Saturday March 26 12-8pm
Cicada Consort Charity Marathon
Moody Music Hall
I’m looking forward to this weekend’s Birmingham Art Music Alliance performances by the Druid City Ensemble – Sarah K. Crocker, harp; Whitney O’Neal, flute; and Dawn Neely, soprano. They’re premiering three movements of Color Coded Materials of the Artist. The composition uses lists of pigments taken from Max Doerner’s classic reference The Materials of the Artist and Their Use in Painting, with Notes on the Techniques of the Old Masters.
Saturday November 7 2:30pm
Druid City Ensemble
Southside Baptist Church
1016 19th St S
Birmingham, AL 35205
Sunday November 8 2:30pm
Druid City Ensemble
University of Montevallo
720 Oak St
Montevallo AL 35115
Both concerts are free. The program also includes pieces by Marvin Johnson, Mark Lackey, Jody Landers and Drew Pendergrass.

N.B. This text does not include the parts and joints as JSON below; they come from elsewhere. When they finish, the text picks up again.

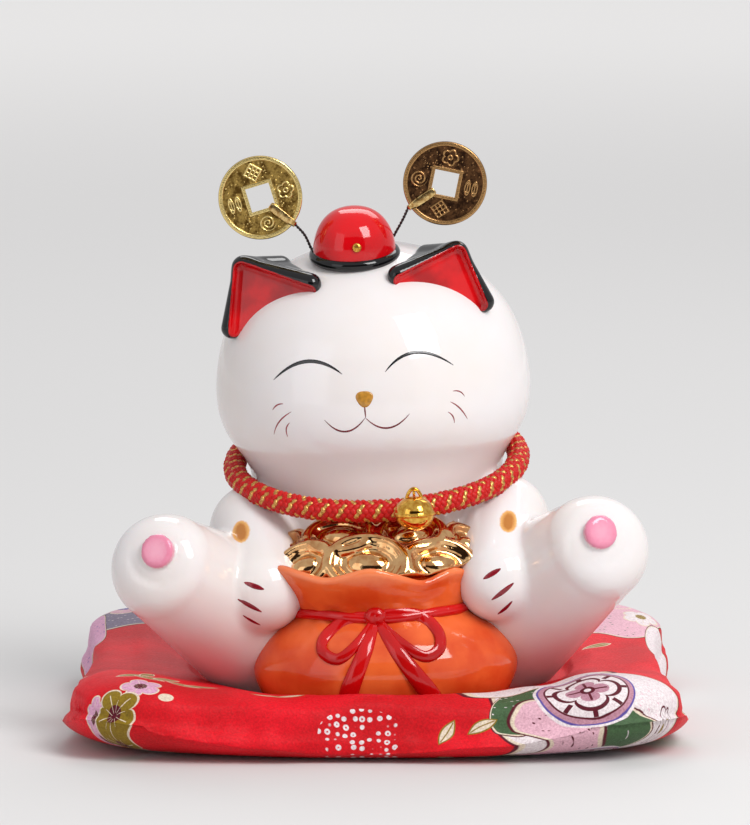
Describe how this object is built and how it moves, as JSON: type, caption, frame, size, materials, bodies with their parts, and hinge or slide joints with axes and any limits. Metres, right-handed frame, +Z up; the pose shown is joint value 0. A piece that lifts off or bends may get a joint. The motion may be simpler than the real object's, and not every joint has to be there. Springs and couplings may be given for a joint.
{
  "type": "ceramic cat figurine",
  "caption": "Sitting glazed cat with a tied money bag, a braided collar with a bell, nodding coins on springy wires and a floral cushion.",
  "frame": {"origin": "middle of the underside of the cushion", "axes": "+Z up, the cat faces -Y, +X along the width of the cushion"},
  "size_m": [0.18, 0.168, 0.1683],
  "materials": {
    "floral_cotton": "satin",
    "polyester_wadding": "matte",
    "white_glaze": "gloss",
    "black_glaze": "gloss",
    "red_glaze": "gloss",
    "orange_glaze": "gloss",
    "gold_lustre": "polished",
    "stopper_rubber": "matte",
    "braided_cord": "satin",
    "bell_gold": "polished",
    "pellet_steel": "satin",
    "spring_steel": "satin",
    "clip_brass": "satin",
    "coin_brass": "satin",
    "coin_bronze": "satin"
  },
  "bodies": {
    "cushion": {"cushion_top": "floral_cotton", "cushion_bottom": "floral_cotton", "cushion_filling": "polyester_wadding"},
    "cat": {"torso_shell": "white_glaze", "head_shell": "white_glaze", "left_leg": "white_glaze", "right_leg": "white_glaze", "left_arm": "white_glaze", "right_arm": "white_glaze", "left_ear": "black_glaze", "right_ear": "black_glaze", "tail": "white_glaze", "base_stopper": "stopper_rubber", "hat_crown": "red_glaze", "hat_brim": "black_glaze", "money_bag": "orange_glaze", "bag_ribbon": "red_glaze", "bag_bow": "red_glaze", "gold_heap": "gold_lustre", "collar_cord": "braided_cord", "collar_knot": "braided_cord", "bell_hanger": "bell_gold"},
    "bell": {"bell_upper": "bell_gold", "bell_lower": "bell_gold", "bell_eye": "bell_gold"},
    "pellet": {"bell_pellet": "pellet_steel"},
    "left_wire": {"left_wire": "spring_steel"},
    "right_wire": {"right_wire": "spring_steel"},
    "left_coin": {"left_clip": "clip_brass", "left_coin": "coin_brass"},
    "right_coin": {"right_clip": "clip_brass", "right_coin": "coin_bronze"}
  },
  "joints": [
    {"name": "cat_lift", "type": "slide", "parent": "cushion", "child": "cat", "axis": [0, 0, 1], "range_m": [0, 0.06]},
    {"name": "bell_swing", "type": "hinge", "parent": "cat", "child": "bell", "pos_m": [0.01095, -0.0529, 0.07249], "axis": [0, 1, 0], "range_deg": [-25, 25]},
    {"name": "pellet_rattle", "type": "slide", "parent": "bell", "child": "pellet", "axis": [-0.0436, 0, 0.999], "range_m": [0, 0.003]},
    {"name": "left_wire_sway", "type": "hinge", "parent": "cat", "child": "left_wire", "pos_m": [-0.0184, -0.009, 0.13728], "axis": [0, 1, 0], "range_deg": [-10, 10], "stiffness_Nm_per_rad": 0.03, "springref_deg": 1.21},
    {"name": "left_coin_nod", "type": "hinge", "parent": "left_wire", "child": "left_coin", "pos_m": [-0.02261, -0.013, 0.1442], "axis": [0.999, 0, 0.0436], "range_deg": [-15, 15], "stiffness_Nm_per_rad": 0.03},
    {"name": "right_wire_sway", "type": "hinge", "parent": "cat", "child": "right_wire", "pos_m": [0.00546, -0.009, 0.14092], "axis": [0, 1, 0], "range_deg": [-10, 10], "stiffness_Nm_per_rad": 0.03, "springref_deg": -1.23},
    {"name": "right_coin_nod", "type": "hinge", "parent": "right_wire", "child": "right_coin", "pos_m": [0.00936, -0.013, 0.149], "axis": [0.999, 0, 0.0436], "range_deg": [-15, 15], "stiffness_Nm_per_rad": 0.03}
  ]
}
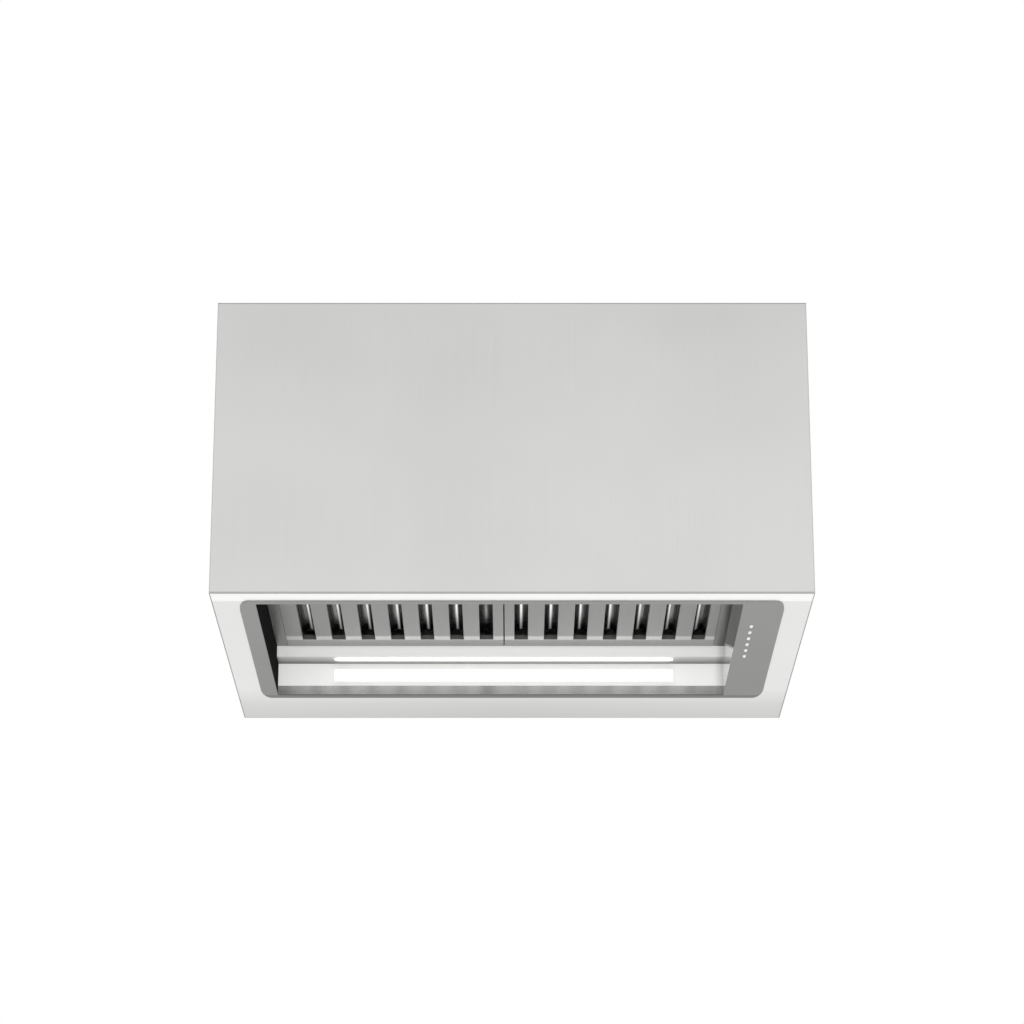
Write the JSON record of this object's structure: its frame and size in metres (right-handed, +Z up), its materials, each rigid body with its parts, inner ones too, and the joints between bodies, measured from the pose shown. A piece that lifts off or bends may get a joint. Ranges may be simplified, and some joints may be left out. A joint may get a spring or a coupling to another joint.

The Sonic Frontiers Workshop Series at The Grocery concludes this week. I will present an introduction to interactive electronic music including a live performance or two. Then workshop attendees will create a one-night-only audio installation in The Grocery gallery using the Cycling ’74 Max modular programming environment. The Grocery will be closing its doors at the end of the month, so this is one of the last chances to come experience an important hub for cultural life in the Tuscaloosa area.
Sonic Frontiers Workshop #6
Wednesday June 10 7pm
900 Main Avenue
Bring an instrument/noisemaker, or just come to listen. No previous experience is necessary. The Grocery gets hot in the summer, so dress appropriately.
The Birmingham Art Music Alliance kicked off the Beyond 12, 2015 Tour featuring pianist Aron Kallay last night with a performance at the Hoover Library Theater. Aron will perform six more times through April 8. This tour features three premieres of pieces by Alabama-based composers including Monroe Golden, Brian Moon and myself.
My work is titled A History of Elevators in Film, and like all the pieces on the program it features a retuned and remapped piano keyboard. In my case, I’m using Max to retune and remap pitches on the fly in response to the pianist’s performance.
Dans les arbres and the Dewar/Feeney/Hopson Trio will perform a joint concert Wednesday night via Internet2. Dans les arbres will be in Colorado Springs, CO and the Dewar/Feeney/Hopson Trio will be in Tuscaloosa, AL. Live audio and video streams will be sent between each venue, allowing the musicians to play together in (near) real time.
Wednesday November 5 8:30pm (Central) Sonic Frontiers and the University of Colorado, Colorado Springs Music/Peak FreQuency Creative Arts Collective presents
Dans les arbres
with Andrew Dewar, Tim Feeney, Holland Hopson
in a telematic performance
Moody Recital Hall
Colorado Springs CO
Soprano Susan Williams will premiere Sudden Swan for voice and live electronics at the Birmingham New Music Festival on Saturday August 23 at 7:30pm. The concert is at UAB’s Hulsey Recital Hall, 950 13th Street South,Birmingham,AL. Admission is free.
Susan and I have known each other since our college days at Birmingham-Southern. Since then she’s landed leading opera roles and appeared with the Cleveland Orchestra, Akron Symphony, Duke Symphony Orchestra and many others. This is the first time Susan and I have worked on a piece together, and we’re so excited to present it on Saturday.
The performer in Sudden Swan improvises a melody to a drone using a small set of just-tuned pitches. Each pitch is associated with one or more words which are strung together to create an ever-evolving poetry. The computer responds to variations in the vocal performance with subtle shifts of timbre, pulsating rhythms, and sometimes unpredictable flourishes.